If your authentication information is stored in cookies, you have implicit state management. The state of “being logged in” is controlled by a cookie, and that cookie is sent with each request to a page. Unfortunately that includes requests triggered by 3rd party sites. If you don’t keep that in mind, some people might be able to trick your application’s users with social engineering to do stupid things without them knowing.
Say you have a specific URL that, when you sent POST requests to will delete a user’s profile (say http://example.com/user/delete). If an attacker now creates a page that sends a post request to that page with some JavaScript they just has to trick some users to load that page and their profiles will end up being deleted.

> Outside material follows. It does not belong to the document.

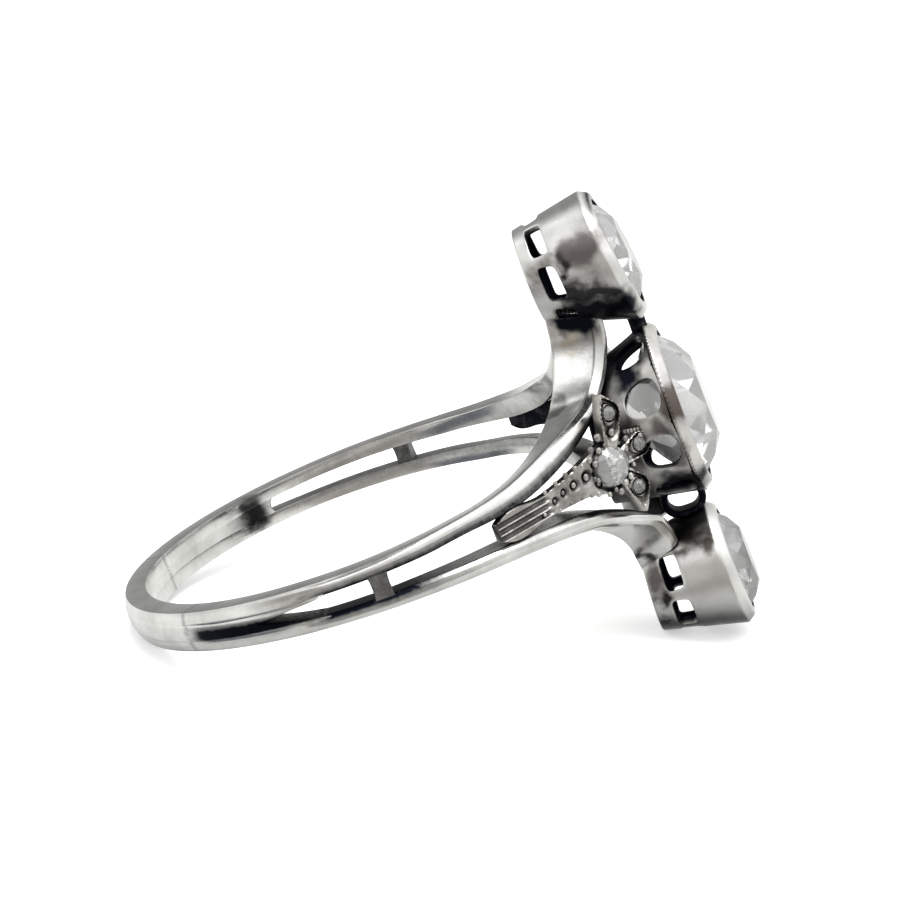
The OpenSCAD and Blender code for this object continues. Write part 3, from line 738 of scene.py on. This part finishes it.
def plate(side):
    """The tongue and the plate behind the round setting: a section that widens along the plate. Its
    face dips into three flutes on the tongue, into round seats for the chips and into a moat round
    the setting, and is rough past the flutes. It is painted darker the deeper it dips, and nearly
    black below: painted shade."""
    start = TONGUE_START[side]
    table = np.concatenate([[[start, TONGUE_HALF - 0.08, 0.08 - TONGUE_HALF],
                             [start + 0.15, TONGUE_HALF, -TONGUE_HALF]], PLATE])
    rows = drawn_out(table, table[:, 0], 120)
    share = np.linspace(0.03, 0.97, 49)
    x, upper, lower = (column[:, None] for column in rows.T)
    y = lower + (upper - lower) * share
    flute = sum(np.exp(-((y - k * FLUTE_STEP) / FLUTE_HALF) ** 4) for k in (-1, 0, 1))
    fade = between(x, FLUTE_END, FLUTE_END - FLUTE_STEP)
    pit = sum(np.exp(-(((x - px) ** 2 + (y - py) ** 2) / r ** 2) ** 2) for px, py, r in PITS)
    from_rose = np.hypot(x - ROSE_AT[0], y - ROSE_AT[1]) - ROSE_R
    pit = pit + MOAT_SHARE * np.exp(-((from_rose - MOAT_AT) / MOAT_HALF) ** 2)
    pit = pit + ROUGH_SHARE * (1 + np.sin(9 * x + 4 * y) * np.sin(13 * y - 3 * x)) * (x > FLUTE_END)
    dips = FLUTE_DEPTH * flute * fade + PIT_DEPTH * pit
    face = np.stack([x + 0 * y, y, -dips], -1)
    low, high = -EDGE_BEVEL, EDGE_BEVEL - SHOULDER_T[side]
    edge = [(upper, low), (upper, high), (upper - EDGE_BEVEL, high - EDGE_BEVEL),
            (lower + EDGE_BEVEL, high - EDGE_BEVEL), (lower, high), (lower, low)]
    sides = [np.stack([x, at, np.full_like(x, height)], -1) for at, height in edge]
    dark = np.concatenate([PLATE_SHADE + SHADE_BY_DEPTH * dips, EDGE_SHADE + 0 * x], axis=1)
    body = skin(on_plate(np.concatenate([face] + sides, axis=1), side), capped=True)
    return body, np.clip(dark, 0.1, 0.9).ravel()


def rose_setting(side):
    """The round setting: a profile of distance from the stone's middle and height, turned round it."""
    seat, rim = ROSE_R + STONE_GAP, ROSE_R + SETTING_WALL
    profile = rounded([(rim, -SHOULDER_T[side]), (rim, -0.16), (seat + 0.02, -0.14), (seat, -0.32)],
                      0.05, closed=False)
    points = circled(ROSE_AT, profile[:, :1], turns(72), profile[:, 1:])
    return skin(on_plate(points, side), capped=True)


def leaf_edge(leaf, turn):
    """How far a leaf's edge lies from its stone in each direction: the least distance to any of the
    lines that touch its three circles, round the stone, at its tip and at its neck."""
    stone, tip = np.array(leaf[:2]), np.array(leaf[2:])
    neck = (ROSE_AT + stone) / 2
    ways = np.linspace(0, 2 * np.pi, 720, endpoint=False)
    normal = np.stack([np.cos(ways), np.sin(ways)])
    touch = np.max([(middle - stone) @ normal + radius for middle, radius in
                    ((stone, LEAF_EDGE), (tip, LEAF_TIP_R), (neck, LEAF_NECK_R))], axis=0)
    facing = np.cos(turn[:, None] - ways[None])
    return np.min(np.where(facing > 0.02, touch / np.maximum(facing, 0.02), np.inf), axis=1)


def leaf(name, side):
    """A leaf: rings of points between its outline and the seat of its stone, with a raised rim round
    the edge, a hollow within, and a narrow collar round the stone. The hollow and the stone's seat
    are painted dark: painted shade."""
    middle = LEAVES[name][:2]
    turn = turns(LEAF_SIDES)
    edge = leaf_edge(LEAVES[name], turn)
    seat = LEAF_STONE_R + STONE_GAP
    rings = rounded([(1, -SHOULDER_T[side]), (1, 0.03), (0.72, 0.07), (0.5, -0.12), (0.2, -0.12), (0.08, 0),
                     (0, 0), (0, -0.3)], 0.05, 3, closed=False)
    reach = seat + rings[:, :1] * (edge - seat)
    worn = 0.03 * np.sin(17 * turn + middle[0]) * between(rings[:, 1:], 0, 0.07)
    points = circled(middle, reach, turn, rings[:, 1:] + worn)
    dark = np.r_[0.6, np.repeat(LEAF_SHADE, 3), 1]
    body = skin(kept_out(on_plate(points, side), CENTRE_COLLET), capped=True)
    return body, np.repeat(dark, LEAF_SIDES)


def face_way(side):
    """The way that a shoulder's face looks."""
    return on_plate([0, 0, 1], side) - on_plate([0, 0, 0], side)


def beads(side):
    """Grains in a row along the line of the beads, a step apart."""
    line = np.array(BEADS)
    spots = spots_along(line[:, :2])
    at = np.linspace(0, spots[-1], int(round(spots[-1] / BEAD_STEP)) + 1)
    row = np.stack([np.interp(at, spots, line[:, i]) for i in range(4)], -1)
    return grains(on_plate(row[:, :3], side), row[:, 3], face_way(side))


def raised_grains(side):
    """All grains of a shoulder: those on the plate, the claws round the setting, which are a little
    uneven in step, reach and size, one in each pit, and the beads."""
    k = np.arange(CLAWS)
    turn, reach = turns(CLAWS) + 0.4 + 0.12 * np.sin(4 * k), ROSE_R + 0.1 + 0.03 * np.sin(3 * k)
    claws = np.column_stack([circled(ROSE_AT, reach, turn, 0.03), 0.1 + 0.035 * np.sin(5 * k)])
    spots = np.concatenate([np.insert(GRAIN_SPOTS, 2, -0.03, axis=1), claws])
    raised = grains(on_plate(spots[:, :3], side), spots[:, 3] * GRAIN_SWELL, face_way(side))
    pits = np.insert(PITS, 2, PIT_GRAIN_AT, axis=1)
    raised += grains(on_plate(pits[:, :3], side), pits[:, 3] * PIT_GRAIN_SHARE, face_way(side))
    return raised + beads(side)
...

Imagine you were to run Facebook with millions of concurrent users and someone would send out links to images of little kittens. When users would go to that page, their profiles would get deleted while they are looking at images of fluffy cats.

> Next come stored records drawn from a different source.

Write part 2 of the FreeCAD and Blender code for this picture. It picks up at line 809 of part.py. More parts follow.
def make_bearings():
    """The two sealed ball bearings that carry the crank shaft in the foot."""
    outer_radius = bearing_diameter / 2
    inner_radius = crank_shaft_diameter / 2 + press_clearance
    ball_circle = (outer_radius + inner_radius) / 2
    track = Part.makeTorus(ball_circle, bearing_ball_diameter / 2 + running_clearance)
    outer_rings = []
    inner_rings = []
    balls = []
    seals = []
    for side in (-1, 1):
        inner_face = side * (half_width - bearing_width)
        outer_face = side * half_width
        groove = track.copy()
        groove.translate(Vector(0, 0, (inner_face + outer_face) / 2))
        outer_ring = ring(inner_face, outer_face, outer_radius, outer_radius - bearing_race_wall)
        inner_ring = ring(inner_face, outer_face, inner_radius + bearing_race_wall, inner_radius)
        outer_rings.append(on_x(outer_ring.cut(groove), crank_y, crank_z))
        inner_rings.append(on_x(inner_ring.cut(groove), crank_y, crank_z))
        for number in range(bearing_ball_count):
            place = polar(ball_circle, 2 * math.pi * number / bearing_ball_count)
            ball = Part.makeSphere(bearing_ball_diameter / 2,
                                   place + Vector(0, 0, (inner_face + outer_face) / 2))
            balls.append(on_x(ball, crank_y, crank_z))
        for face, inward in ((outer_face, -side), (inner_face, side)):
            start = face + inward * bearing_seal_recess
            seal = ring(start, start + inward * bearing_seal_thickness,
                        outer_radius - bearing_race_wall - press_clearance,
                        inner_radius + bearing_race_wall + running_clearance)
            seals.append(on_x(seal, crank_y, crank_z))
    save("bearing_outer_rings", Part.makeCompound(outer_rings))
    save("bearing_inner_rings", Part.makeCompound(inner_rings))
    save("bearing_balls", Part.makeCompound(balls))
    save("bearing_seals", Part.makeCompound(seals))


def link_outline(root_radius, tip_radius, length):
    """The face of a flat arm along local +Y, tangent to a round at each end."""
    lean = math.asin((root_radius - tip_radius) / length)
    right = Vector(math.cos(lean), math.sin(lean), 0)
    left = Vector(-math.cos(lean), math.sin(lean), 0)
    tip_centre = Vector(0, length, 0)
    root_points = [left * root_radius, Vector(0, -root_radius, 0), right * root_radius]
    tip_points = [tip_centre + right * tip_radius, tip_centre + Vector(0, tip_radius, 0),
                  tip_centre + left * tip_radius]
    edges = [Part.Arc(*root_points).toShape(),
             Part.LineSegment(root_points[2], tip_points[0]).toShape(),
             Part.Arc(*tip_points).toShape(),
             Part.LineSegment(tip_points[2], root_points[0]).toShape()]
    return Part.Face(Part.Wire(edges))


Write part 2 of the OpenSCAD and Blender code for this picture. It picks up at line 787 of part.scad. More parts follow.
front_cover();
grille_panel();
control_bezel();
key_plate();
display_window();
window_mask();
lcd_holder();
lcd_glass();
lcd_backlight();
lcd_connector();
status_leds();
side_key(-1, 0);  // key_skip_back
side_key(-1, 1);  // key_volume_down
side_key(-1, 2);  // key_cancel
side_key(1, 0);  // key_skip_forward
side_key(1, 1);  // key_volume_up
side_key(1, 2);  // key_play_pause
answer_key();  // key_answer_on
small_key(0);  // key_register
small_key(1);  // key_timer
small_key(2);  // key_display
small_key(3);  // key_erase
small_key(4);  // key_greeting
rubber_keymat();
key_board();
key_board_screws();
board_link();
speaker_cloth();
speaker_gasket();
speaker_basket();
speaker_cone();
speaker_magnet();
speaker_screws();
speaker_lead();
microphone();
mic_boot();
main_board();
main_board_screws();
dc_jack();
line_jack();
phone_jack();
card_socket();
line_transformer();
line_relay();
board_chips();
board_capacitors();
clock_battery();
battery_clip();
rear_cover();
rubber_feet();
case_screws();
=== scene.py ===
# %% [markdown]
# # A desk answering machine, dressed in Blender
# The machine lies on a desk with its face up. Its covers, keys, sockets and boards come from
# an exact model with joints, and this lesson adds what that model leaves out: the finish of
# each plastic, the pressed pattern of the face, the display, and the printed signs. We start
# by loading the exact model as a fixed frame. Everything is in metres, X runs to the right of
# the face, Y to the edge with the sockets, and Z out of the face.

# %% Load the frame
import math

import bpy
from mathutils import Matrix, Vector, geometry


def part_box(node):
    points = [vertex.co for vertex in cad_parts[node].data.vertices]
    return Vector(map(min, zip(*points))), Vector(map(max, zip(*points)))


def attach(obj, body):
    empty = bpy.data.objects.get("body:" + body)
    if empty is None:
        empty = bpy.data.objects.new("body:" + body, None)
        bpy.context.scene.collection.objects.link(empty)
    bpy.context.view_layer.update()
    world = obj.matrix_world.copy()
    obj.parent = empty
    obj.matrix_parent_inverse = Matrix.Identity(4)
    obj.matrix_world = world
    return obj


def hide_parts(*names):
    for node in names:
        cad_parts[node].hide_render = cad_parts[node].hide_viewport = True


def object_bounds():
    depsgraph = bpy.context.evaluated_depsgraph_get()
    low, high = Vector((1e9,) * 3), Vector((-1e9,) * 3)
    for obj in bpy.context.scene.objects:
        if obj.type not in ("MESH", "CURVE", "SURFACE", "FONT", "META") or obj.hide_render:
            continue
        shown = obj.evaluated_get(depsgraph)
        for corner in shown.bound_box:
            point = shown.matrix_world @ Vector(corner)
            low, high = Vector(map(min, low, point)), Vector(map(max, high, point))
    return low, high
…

How can you prevent that? Basically for each request that modifies content on the server you would have to either use a one-time token and store that in the cookie and also transmit it with the form data. After receiving the data on the server again, you would then have to compare the two tokens and ensure they are equal.

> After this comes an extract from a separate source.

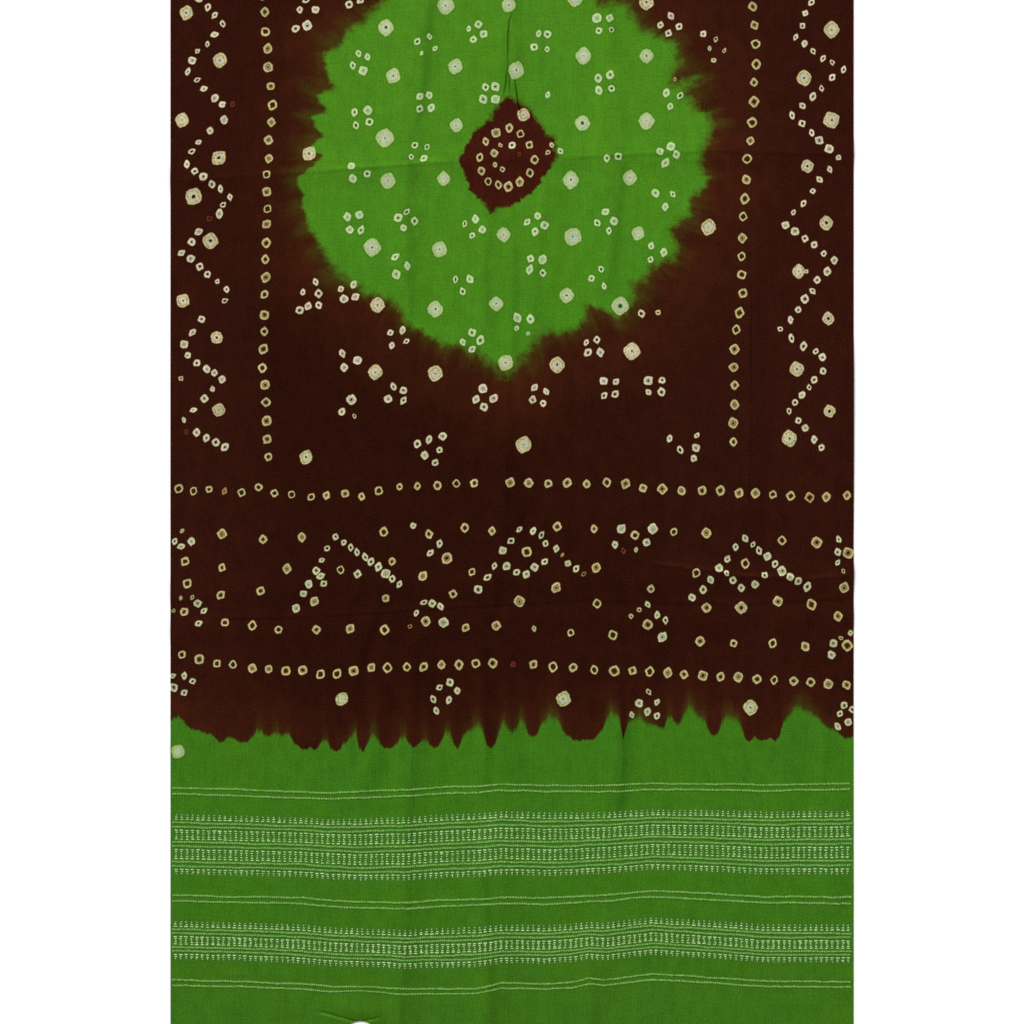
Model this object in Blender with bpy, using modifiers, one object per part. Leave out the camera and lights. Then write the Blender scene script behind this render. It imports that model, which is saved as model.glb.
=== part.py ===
"""A cut length of bandhani cloth, lying face up on a surface.

One sheet of tie-dyed wool: brown ground with a green medallion, and a green
end with woven bands. X is across the cloth, +Y is towards the medallion end,
+Z is up. The origin is on the surface, under the middle of the cloth. Between
its folds the cloth lies flat on the surface, at z = 0.
"""

import bpy
import numpy as np

MM = 0.001

# Driving dimensions, in millimetres.
CLOTH_WIDTH = 650.0
CLOTH_LENGTH = 1000.0
CLOTH_THICKNESS = 1.2
CELL_ACROSS = 12.5
CELL_ALONG = 15.0
FOLD_FADE = 40.0
SETTLE = 0.15

# A fold swells and sinks along its length: the share of its height, and two lengths in mm.
SWELL_SHARE = 0.22
SWELL_LENGTHS = (170.0, 95.0)

# The green end, and the green medallion near the other end.
GREEN_END_LENGTH = 285.0
MEDALLION_CENTRE = (-7.0, 340.0)
MEDALLION_RADIUS = 195.0

# The loose end is drawn in a little where it has been caught, and lifts there.
CATCH_X = -144.0
CATCH_DEPTH = 16.5
CATCH_HALF_WIDTH = 31.0
CATCH_REACH = 60.0

# A row for each fold, in millimetres: where its line starts and ends, how far the middle of
# the line bows to the left of its direction, how high it stands and how far each side reaches.
FOLDS = (
    # name,              x0,     y0,     x1,     y1,   bow, height, reach
    ("cross_crease",   -345.0,  313.0,  345.0,  342.0,   9.0,   2.6,  22.0),
    ("lower_crease_up", -345.0, -78.0,  345.0,  -66.0,   5.0,   2.2,  20.0),
    ("lower_crease_down", -345.0, -116.0, 345.0, -100.0,  5.0,   2.0,  20.0),
    ("pinched_crease",  120.0,  -50.0,  345.0,  -54.0,  -7.0,   2.4,  15.0),
    ("medallion_left",  -78.0,  520.0,  -95.0,  180.0, -14.0,   3.0,  24.0),
    ("medallion_inner", -34.0,  460.0,  -27.0,  150.0,   6.0,   2.2,  18.0),
    ("medallion_right",  36.0,  350.0,   24.0,  150.0,   4.0,   2.6,  20.0),
    ("medallion_far",   108.0,  520.0,   86.0,  190.0,  -6.0,   2.6,  24.0),
    ("tuck",             -4.0,  525.0,    3.0,  395.0,   0.0,   4.2,  13.0),
    ("middle_upper",     -2.0,  140.0,   -8.0,  -80.0,   3.0,   3.2,  22.0),
    ("middle_lower",    -14.0,  -90.0,  -24.0, -520.0,   7.0,   4.4,  30.0),
    ("left_rise",      -112.0,  -40.0, -150.0, -290.0,   8.0,   3.2,  22.0),
    ("left_long",       -86.0,  -90.0, -102.0, -520.0,  -5.0,   3.6,  24.0),
    ("left_edge",      -300.0,  230.0, -298.0,  -30.0,   4.0,   2.6,  20.0),
    ("left_column",    -226.0,  250.0, -230.0,   80.0,   0.0,   2.0,  20.0),
    ("right_column",    231.0,  260.0,  227.0,  -40.0,   0.0,   3.0,  18.0),
    ("right_middle",    126.0,   40.0,  122.0, -190.0,   5.0,   2.8,  24.0),
    ("right_inner",      90.0,   10.0,   96.0, -290.0,   8.0,   2.6,  22.0),
    ("right_lower",     262.0,  -70.0,  252.0, -330.0,   4.0,   3.0,  24.0),
    ("right_edge",      318.0,  180.0,  308.0,  -40.0,   3.0,   2.4,  18.0),
    ("right_corner",    298.0, -190.0,  306.0, -400.0,   0.0,   2.4,  22.0),
    ("right_hem",        84.0, -360.0,   78.0, -520.0,   0.0,   2.6,  22.0),
    ("caught_lip",     -192.0, -474.0, -100.0, -481.0,   4.0,   5.5,  16.0),
)


def smooth_step(value):
    """Goes from 0 to 1 as value does, with no corner at either end."""
    value = np.clip(value, 0.0, 1.0)
    return value * value * (3.0 - 2.0 * value)


def swell(along, phase):
    """The uneven height of a fold along its line, about 1."""
    long_wave, short_wave = (np.sin(2.0 * np.pi * along / length + phase) for length in SWELL_LENGTHS)
    return 1.0 + SWELL_SHARE * (0.65 * long_wave + 0.35 * short_wave)


def fold_height(x, y, fold):
    """How high one fold lifts the cloth at (x, y), in millimetres."""
    _, x0, y0, x1, y1, bow, height, reach = fold
    length = np.hypot(x1 - x0, y1 - y0)
    ahead = ((x1 - x0) / length, (y1 - y0) / length)
    left = (-ahead[1], ahead[0])
    along = (x - x0) * ahead[0] + (y - y0) * ahead[1]
    aside = (x - x0) * left[0] + (y - y0) * left[1]
    share = np.clip(along / length, 0.0, 1.0)
    aside = aside - bow * 4.0 * share * (1.0 - share)
    across = 0.5 + 0.5 * np.cos(np.pi * np.clip(aside / reach, -1.0, 1.0))
    ends = smooth_step(along / FOLD_FADE) * smooth_step((length - along) / FOLD_FADE)
    return height * across * ends * swell(along, phase=x0)


def cloth_height(x, y):
    """How high the underside lies above the surface at (x, y), in millimetres.

    The foot of each fold settles flat under the cloth's own weight.
    """
    lifted = sum(fold_height(x, y, fold) for fold in FOLDS)
    return np.maximum(lifted - SETTLE, 0.0)


def caught_shift(x, y):
    """How far the caught end draws the cloth up at (x, y), in millimetres."""
    aside = np.clip((x - CATCH_X) / CATCH_HALF_WIDTH, -1.0, 1.0)
    depth = CATCH_DEPTH * (0.5 + 0.5 * np.cos(np.pi * aside))
    from_end = (y + CLOTH_LENGTH / 2) / CATCH_REACH
    return depth * (1.0 - smooth_step(from_end))


def dyed_wool(name, colour):
    """Woven wool of one dye colour, given in linear red, green and blue."""
    material = bpy.data.materials.new(name)
    material.use_nodes = True
    shader = material.node_tree.nodes["Principled BSDF"]
    shader.inputs["Base Color"].default_value = (*colour, 1.0)
    shader.inputs["Roughness"].default_value = 0.9
    shader.inputs["Metallic"].default_value = 0.0
    material.diffuse_color = (*colour, 1.0)
    return material


def is_green(x, y):
    """Whether the ground at (x, y), in millimetres, is dyed green."""
    in_end = y < GREEN_END_LENGTH - CLOTH_LENGTH / 2
    from_centre = np.hypot(x - MEDALLION_CENTRE[0], y - MEDALLION_CENTRE[1])
    return in_end or from_centre < MEDALLION_RADIUS


def make_cloth(collection):
    """The sheet: a grid laid out flat, raised along its folds and thickened upwards."""
    bpy.ops.mesh.primitive_grid_add(
        x_subdivisions=round(CLOTH_WIDTH / CELL_ACROSS),
        y_subdivisions=round(CLOTH_LENGTH / CELL_ALONG),
        size=1.0,
    )
    cloth = bpy.context.active_object
    cloth.name = "cloth"
    cloth.data.name = "cloth"
    points = np.empty(len(cloth.data.vertices) * 3)
    cloth.data.vertices.foreach_get("co", points)
    points = points.reshape(-1, 3)
    x = points[:, 0] * CLOTH_WIDTH
    y = points[:, 1] * CLOTH_LENGTH
    y = y + caught_shift(x, y)
    z = cloth_height(x, y)
    placed = np.stack([x, y, z], axis=1) * MM
    cloth.data.vertices.foreach_set("co", placed.ravel())
    cloth.data.update()

    cloth.data.materials.append(dyed_wool("brown_dyed_wool", (0.030, 0.008, 0.006)))
    cloth.data.materials.append(dyed_wool("green_dyed_wool", (0.050, 0.160, 0.012)))
    for face in cloth.data.polygons:
        face.material_index = int(is_green(face.center.x / MM, face.center.y / MM))
    cloth.data.shade_smooth()

    wall = cloth.modifiers.new("thickness", "SOLIDIFY")
    wall.thickness = CLOTH_THICKNESS * MM
    wall.offset = 1.0
    wall.use_rim = True

    for other in list(cloth.users_collection):
        other.objects.unlink(cloth)
    collection.objects.link(cloth)
    return cloth


def main():
    for old in list(bpy.data.objects):
        bpy.data.objects.remove(old)
    collection = bpy.data.collections.new("bandhani_cloth")
    bpy.context.scene.collection.children.link(collection)
    make_cloth(collection)


main()
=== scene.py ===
# %% [markdown]
# # A length of bandhani cloth
# Bandhani is tie-dyed cloth. Pinches of the cloth are tied tight with thread, the cloth is dyed,
# and each pinch opens into a small pale ring. This piece is fine wool with a brown ground, a green
# medallion and a green end with woven bands. It lies face up, and the camera is straight above it.

import math

import bpy
import numpy as np
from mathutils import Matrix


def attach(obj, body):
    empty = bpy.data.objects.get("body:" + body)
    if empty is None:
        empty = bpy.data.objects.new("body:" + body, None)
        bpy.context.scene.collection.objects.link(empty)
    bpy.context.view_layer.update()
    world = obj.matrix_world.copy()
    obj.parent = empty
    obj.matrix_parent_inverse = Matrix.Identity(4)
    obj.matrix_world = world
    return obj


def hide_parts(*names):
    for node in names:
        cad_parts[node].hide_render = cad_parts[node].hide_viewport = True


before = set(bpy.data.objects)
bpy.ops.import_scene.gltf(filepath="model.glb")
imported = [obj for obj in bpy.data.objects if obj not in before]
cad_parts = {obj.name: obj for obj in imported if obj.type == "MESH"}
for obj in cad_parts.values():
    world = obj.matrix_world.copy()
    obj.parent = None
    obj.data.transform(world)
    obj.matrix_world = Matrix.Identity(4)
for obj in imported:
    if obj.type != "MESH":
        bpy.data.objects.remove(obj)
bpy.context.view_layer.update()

# %% [markdown]
# Every size here is in millimetres, as a maker would measure the cloth, and MM turns it into metres
# at the last moment. X runs across the cloth and +Y towards the medallion end. The origin is on the
# surface under the middle of the cloth.

# %% Sizes of the cloth
MM = 0.001
CLOTH_WIDTH = 650.0
CLOTH_LENGTH = 1000.0
CLOTH_THICKNESS = 1.2
VIEW_HEIGHT = 974.5
print("the cloth is", CLOTH_WIDTH, "by", CLOTH_LENGTH, "mm, and", VIEW_HEIGHT, "mm of it show")

# %% [markdown]
# ## Camera, floor and light
# The cloth is seen from straight above, so a long lens on a high camera gives almost no
# perspective. The lens and the sensor fix how high it stands: the picture is 974.5 mm high.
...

Why does Flask not do that for you? The ideal place for this to happen is the form validation framework, which does not exist in Flask.
ECMAScript 5 Changes
Starting with ECMAScript 5 the behavior of literals changed. Now they are not constructed with the constructor of Array and others, but with the builtin constructor of Array which closes this particular attack vector.
JSON itself is a high-level serialization format, so there is barely anything that could cause security problems, right? You can’t declare recursive structures that could cause problems and the only thing that could possibly break are very large responses that can cause some kind of denial of service at the receiver’s side.
However there is a catch. Due to how browsers work the CSRF issue comes up with JSON unfortunately. Fortunately there is also a weird part of the JavaScript specification that can be used to solve that problem easily and Flask is kinda doing that for you by preventing you from doing dangerous stuff. Unfortunately that protection is only there for jsonify() so you are still at risk when using other ways to generate JSON.
So what is the issue and how to avoid it? The problem are arrays at top-level in JSON. Imagine you send the following data out in a JSON request. Say that’s exporting the names and email addresses of all your friends for a part of the user interface that is written in JavaScript. Not very uncommon:
[
{"username": "admin",
"email": "admin@localhost"}
]
And it is doing that of course only as long as you are logged in and only for you. And it is doing that for all GET requests to a certain URL, say the URL for that request is http://example.com/api/get_friends.json.
So now what happens if a clever hacker is embedding this to his website and social engineers a victim to visiting his site:
<script type=text/javascript>
var captured = [];
var oldArray = Array;
function Array() {
var obj = this, id = 0, capture = function(value) {
obj.__defineSetter__(id++, capture);
if (value)
captured.push(value);
};
capture();
}
</script>
<script type=text/javascript
src=http://example.com/api/get_friends.json></script>
<script type=text/javascript>
Array = oldArray;
// now we have all the data in the captured array.
</script>
If you know a bit of JavaScript internals you might know that it’s possible to patch constructors and register callbacks for setters. An attacker can use this (like above) to get all the data you exported in your JSON file. The browser will totally ignore the application/json mimetype if text/javascript is defined as content type in the script tag and evaluate that as JavaScript. Because top-level array elements are allowed (albeit useless) and we hooked in our own constructor, after that page loaded the data from the JSON response is in the captured array.
Because it is a syntax error in JavaScript to have an object literal ({...}) toplevel an attacker could not just do a request to an external URL with the script tag to load up the data. So what Flask does is to only allow objects as toplevel elements when using jsonify(). Make sure to do the same when using an ordinary JSON generate function.